1. Supervise just enough
Managers who groom top talent know when to supervise and when to position themselves to offer help. The best managers are more like coaches than taskmasters, ensuring that their team members have the right amount of support and the proper resources, but not digging into the details. Whenever possible, they position themselves on the balcony, taking a birds’-eye view of the team and the organization.

In our research, one word came up repeatedly as talented team members described their managers – “HELPFUL“.

2.  Give consistent and helpful feedback
Talented employees are also looking for feedback that is timely and specific. They relish performance reviews – whether formal or informal -that are actually linked to results. And they expect to have input into their own evaluations and to be able to evaluate those who report to them.

In our research, one word came up repeatedly when talented team members described the feedback they received – “USEFUL“.

3.  Make sure that rewards are commensurate with performance
Talented employees expect to be rewarded in a way that honors their contribution and ascribes them value. This includes the basics of competitive compensation and benefits packages, to be sure, but it means more. Talented team members expect rewards that are specific to their needs and passions and take their talent profiles into consideration.
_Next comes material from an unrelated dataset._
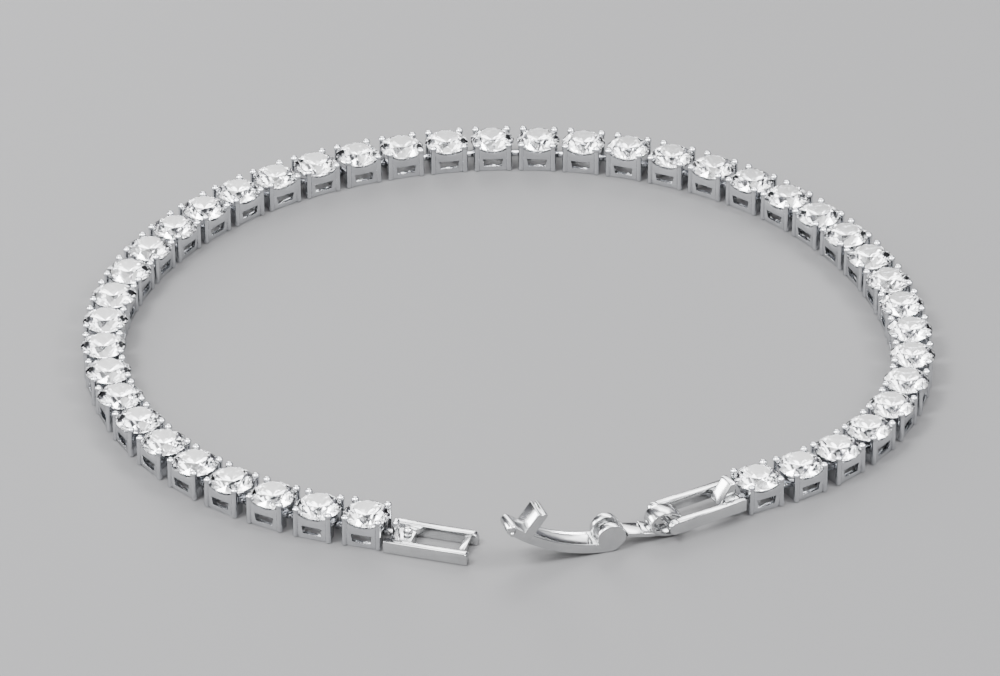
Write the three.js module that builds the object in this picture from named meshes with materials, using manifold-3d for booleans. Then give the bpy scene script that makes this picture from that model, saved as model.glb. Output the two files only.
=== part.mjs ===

For one employee, this may mean extra time off to pursue an area of passion – a volunteer activity or a life-giving hobby. For another, it may mean paid time and expenses covered for a professional development opportunity such as a conference, class, or retreat.

In our research one word came up repeatedly when talented team members described the rewards they received – “PERSONAL“.

How about your organization?
Are you attracting and retaining top talent?
Are you supervising, feeding back, and rewarding in ways designed to meet the needs of the most talented people in your organization and industry?